Again, in all such cases, there must be an element of the victim to the sympathetic villain and perhaps even a sense of kinship with the people they victimize and the heroes who eventually dispatch them.

Pathos is the key, but the ambitious writer is now confronted by the danger of crossing that hair-thin line between sympathetic and pathetic. While readers and viewers are compelled to empathize and even identify with these characters, they must also feel an equal or greater measure of fear and an awareness of the threat they pose. There are no hard and fast rules, but excessive whining about their plight is a big no-no.

This makes such a story difficult to tell with the sympathetic villain as the main character. "Frankenstein" and "Grendel" both manage it, as does Lovecraft's narrator in "The Outsider," but it calls for a powerful and compelling persona and an interesting approach.

In the prior examples, the villains are honestly misunderstood, but a pure monster is not out of the question either, providing there is always an element of humanity that the reader will identify with. One perfect example is Alex, the sociopathic main character of "A Clockwork Orange," a creature of pure id who is as much an expression of his violent, destructive future society as he is a contributor to its ruin.

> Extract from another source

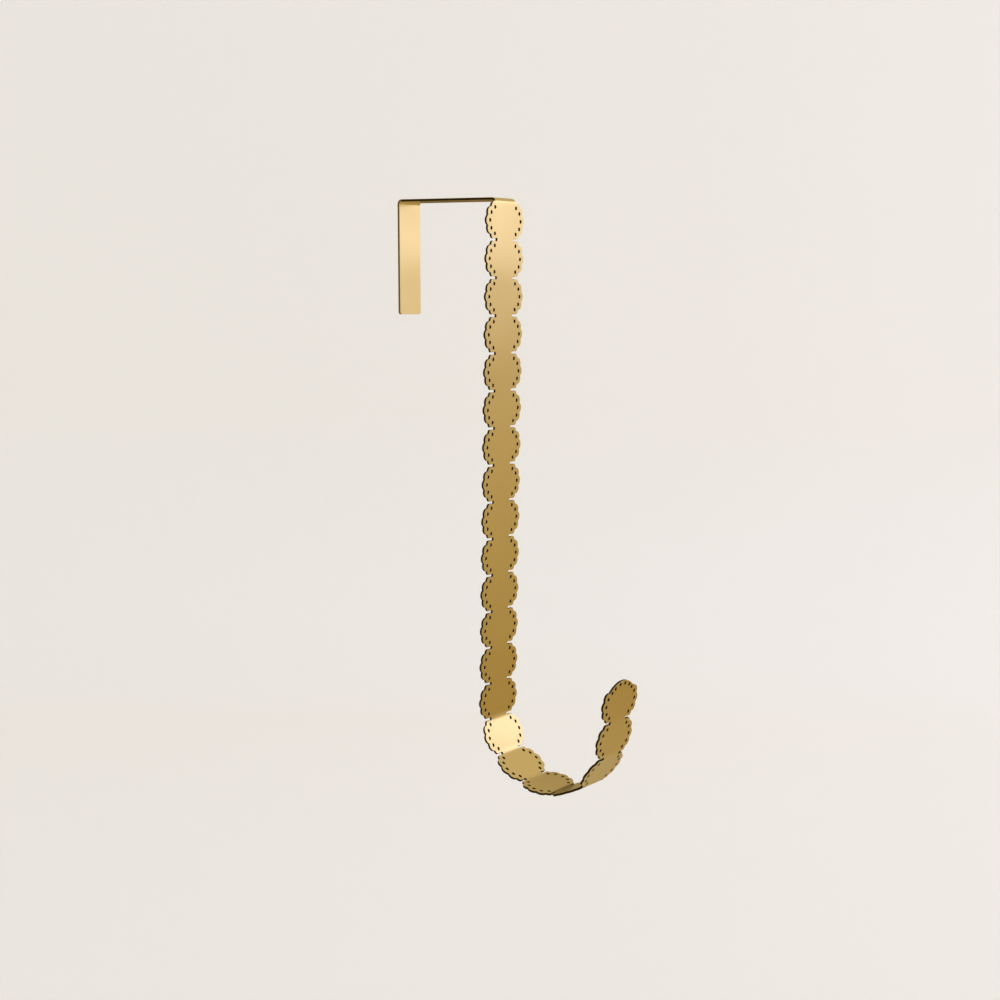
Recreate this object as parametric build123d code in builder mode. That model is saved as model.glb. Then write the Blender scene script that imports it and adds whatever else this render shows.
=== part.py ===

By contrast to the villain-as-main-character story, "The Ring" relies on a steadily more unquiet atmosphere and a sense of distance from the villain in question. This conveys a distinct advantage. The format of the story, the main characters' search through past events for clues to the strange situation of the present, keeps the viewer attentive for the details of the mystery. In addition, it is left to the viewers' imaginations to fill in the details about what Samara's life has been.

Another example of this sense of distance occurs in H.P. Lovecraft's story, "The Dunwich Horror," which also illustrates the evil rather than misunderstood aspect in that the villain poses a genuine threat to the conventional world.

In "The Dunwich Horror" we become acquainted with Wilbur Whately, an agent of the extraterrestrial and long-vanished Old Ones. Wilbur is the hybrid spawn of a human and an Old One created with the purpose of facilitating the Old Ones' repossession of Earth. Wilbur's physiology is such that he can pass for human only at a distance or under heavy dress. As Lovecraft described him: "Only generous clothing could have enabled (Wilbur) to walk on Earth unchallenged or uneradicated."

For his part, Wilbur has no feeling of kinship with the humans who surround him. Though he seems to honestly love his grandfather, he has no qualms about risking the life of his human mother in a venture that does indeed prove fatal to her.

Though the story is apparently told from the impersonal point of view of a human narrator who has gathered the reports and eyewitness testimony after the events, Wilbur's presence is felt throughout the book as a creature of mystery, menace, fascination and pity. The balance of sympathy and horror is most poignant in the reader's look into Wilbur's childhood journal. There we get a glimpse inside the mind of a lonely little boy reflecting on how wonderful his life will be once the Old Ones return and 'the Earth is cleared off' (when the whole of the planet's animal and vegetable life, including humanity, is exterminated).

In the end, when Wilbur and his even more monstrous sibling are eradicated, the relief we feel is mixed with a touch of regret that no other option was possible.

Stories that feature the sympathetic villain are powerful and their applications are endless. They are difficult to pull off, but done correctly these are the characters that haunt us well after the final scene.